M.D.: Il y a une équipe que j’ai toujours appréciée pour la qualité de son jeu et de ses joueurs: c’est l’Espagne. Même si elle n’a jamais rien gagné. Peut-être cette fois-ci sera-t-elle la bonne. En ce qui concerne la Suisse, son parcours dépendra en grande partie du premier adversaire qu’elle va affronter. L’équipe a les moyens de faire un bon tournoi. Je ne pense pas que le match amical que la Suisse a perdu contre l’Allemagne (où la Suisse s’est inclinée 4-0) puisse avoir valeur de test.

swissinfo: Les prochains championnats du monde se disputeront en Afrique du Sud. Que représente pour vous un tel événement en Afrique?

M.D.: Je pense qu’il revêt une grande importance, non seulement pour l’Afrique du Sud mais aussi pour toute l’Afrique australe. La FIFA a autorisé les équipes qui se qualifieront à séjourner dans un rayon d’une heure et demie du lieu de leur rencontre. Autrement dit, certaines d’entre elles pourraient choisir de séjourner au Botswana, au Mozambique ou en Namibie. Au Zimbabwe aussi, à condition que la situation se stabilise et qu’un nouveau gouvernement reprenne le contrôle du pays.

Les mondiaux représentent un enjeu important et donc une grande opportunité pour toute la région. Mais, le gros problème de l’Afrique du Sud, c’est la criminalité. Je ne sais pas comment ils vont s’organiser. Par contre, en ce qui concerne les stades et les infrastructures, il n’y a aucun problème.

swissinfo, interview Daniele Mariani
(Traduction de l’italien: Nicole della Pietra)

Marc Duvillard est né en 1952. Il joue dans les plusieurs équipes suisses entre 1971 et 1983.

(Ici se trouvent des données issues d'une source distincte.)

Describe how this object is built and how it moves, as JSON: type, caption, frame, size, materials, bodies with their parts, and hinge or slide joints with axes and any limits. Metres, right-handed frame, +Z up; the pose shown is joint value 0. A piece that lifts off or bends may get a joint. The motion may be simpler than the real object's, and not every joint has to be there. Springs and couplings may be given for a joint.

Il devient entraîneur en 1983. Il prend d’abord les commandes du club de la Chaux-de-Fonds puis dirige le FC Lugano entre 1985 et 1991, avant de partir pour Lausanne.

Entre 1992 et 1994, il a été observateur technique pour l’équipe nationale suisse.

En 1995, il arrive au Zimbabwe, où il entraîne les Black Aces de Harare ainsi que l’équipe nationale, durant trois rencontres.

L’AYSSF a été fondée en 2001 par Marc Duvillard avec le soutien de plusieurs personnes.

L’objectif de cette académie n’est pas seulement de former des footballeurs professionnels mais aussi d’offrir une formation de qualité à des jeunes issus des couches moins favorisées de la population.

L’AYSSF prend en charge les frais de scolarisation, les repas, et garantit les soins médicaux des étudiants. Elle a aussi lancé un programme de sensibilisation aux dangers du SIDA.

Actuellement, l’école accueille 38 garçons et une vingtaine de filles, entre 13 et 20 ans.

La Fondation vit essentiellement grâce à des dons. Les jeunes qui parviennent à percer s’engagent pour leur part à verser 10% de leur salaire durant trois ans. Les autres, qui embrasseront une carrière professionnelle en dehors du football, versent 5% de leurs revenus par année.